- Ebert playing Juliet at the Old Globe Theatre (1959)
- Born: June 26, 1933 Munhall
- Died: August 28, 1997 (aged 64)
- Education: Carnegie Mellon University
- Known for: Long Wharf Theatre
- Notable work: Widowing of Mrs. Holroyd, The Trojan Women, Dinner at 8
- Spouses: Michael Ebert; Arvin Brown;

= Joyce Ebert =

American actress (1933–1997)

Joyce Ebert (June 26, 1933 – August 28, 1997) was an American actress. She was particularly known for her work as a dramatic actress at the Long Wharf Theatre in New Haven, Connecticut where she portrayed both leading and supporting roles in more than 80 productions. She also appeared on television and in films, and had a brief career as an opera singer.
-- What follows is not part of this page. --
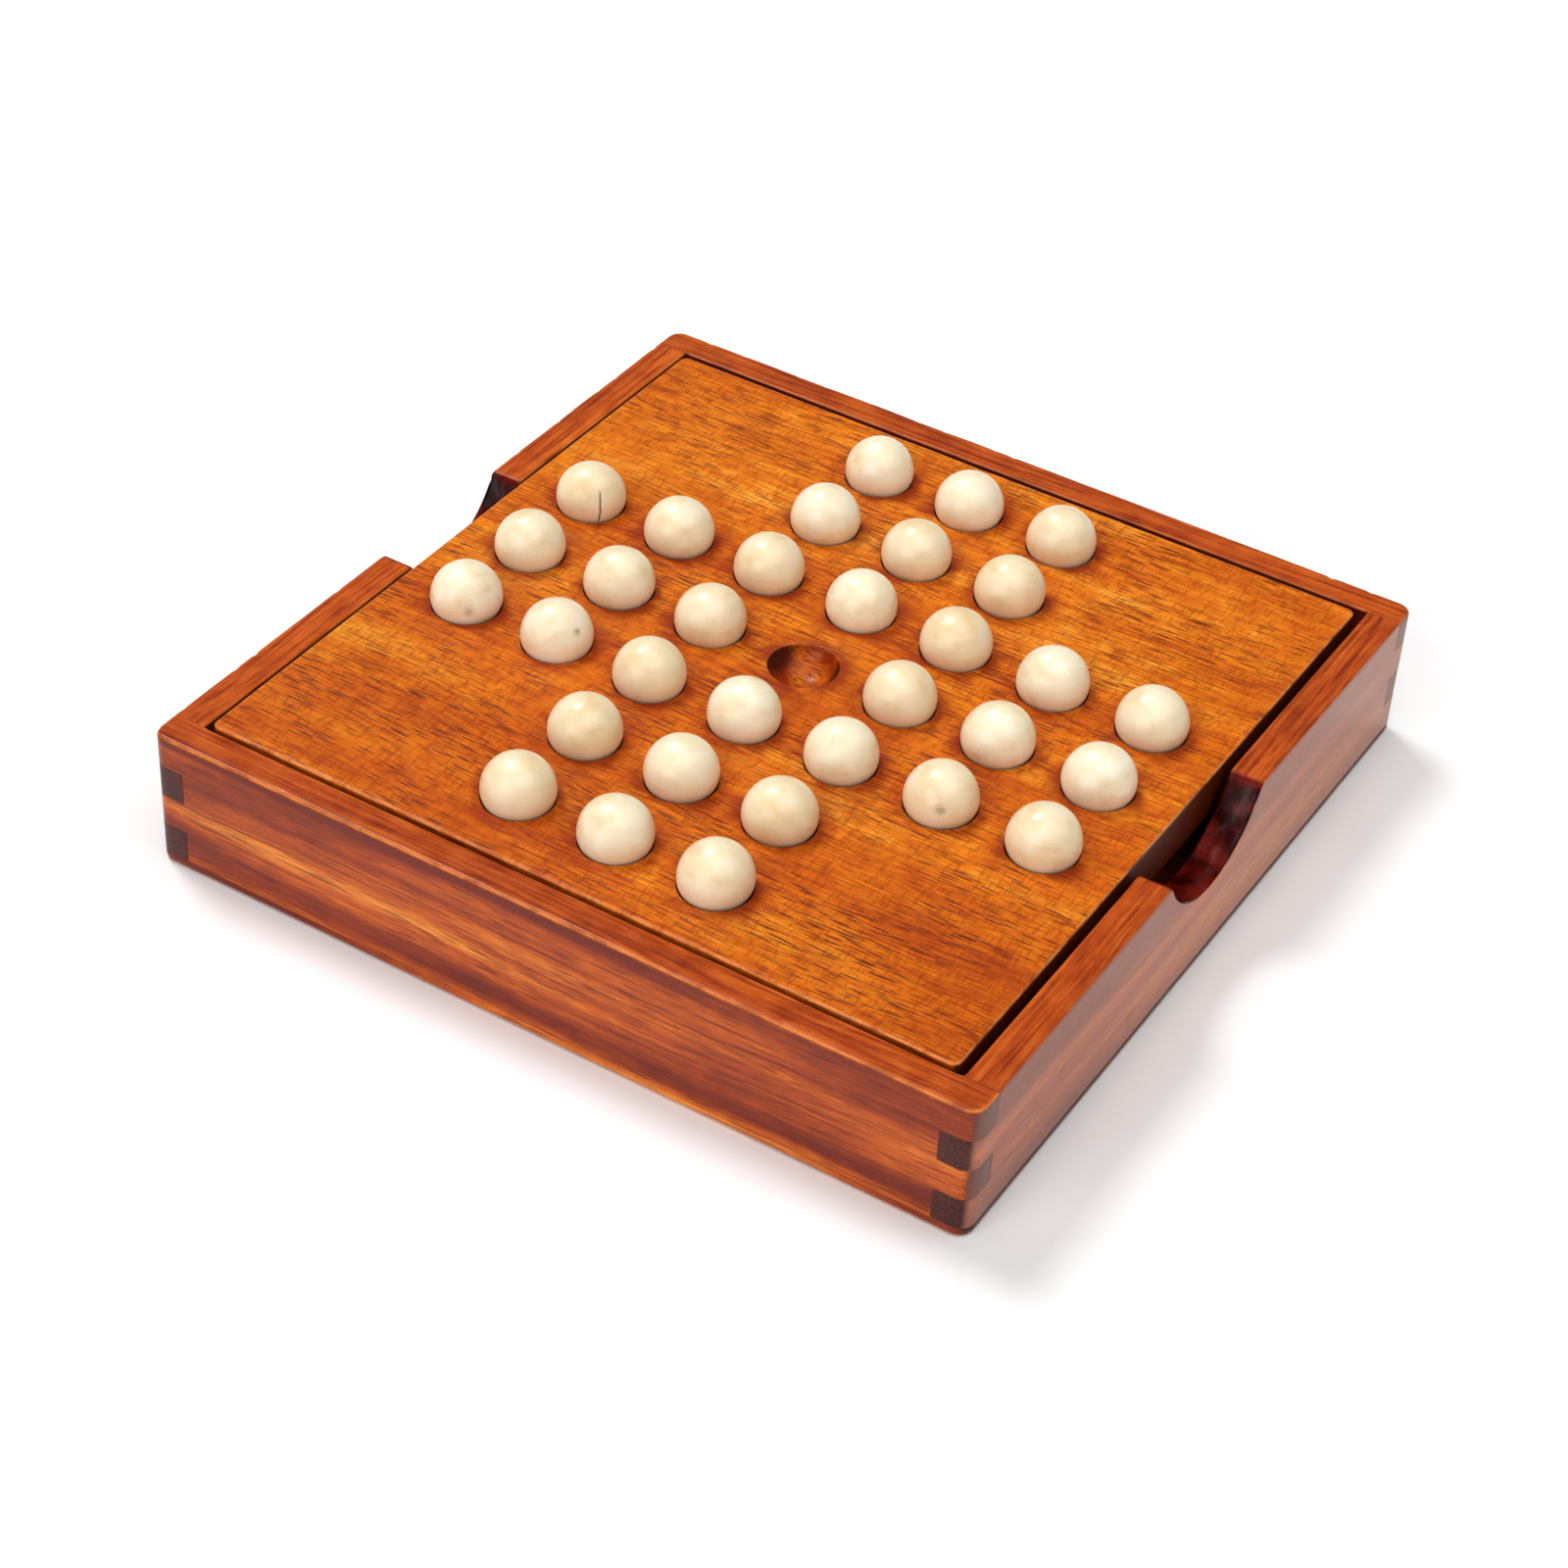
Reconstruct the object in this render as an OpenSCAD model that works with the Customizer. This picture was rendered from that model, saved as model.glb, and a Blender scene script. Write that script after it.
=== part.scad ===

Born in Homestead, Pennsylvania, Ebert graduated from the drama school at Carnegie Mellon University. In 1959 she won the San Diego Shakespeare Festival's Atlas Award. In 1961 she created the role of Betty Parris in the world premiere of Robert Ward's The Crucible at the New York City Opera. That same year she made her off-Broadway debut at the Phoenix Theatre debut as Ophelia in Hamlet. In 1964 she was the recipient of both the Clarence Derwent Award and the Obie Award for her appearance as Andromache in The Trojan Women at Circle in the Square Theatre.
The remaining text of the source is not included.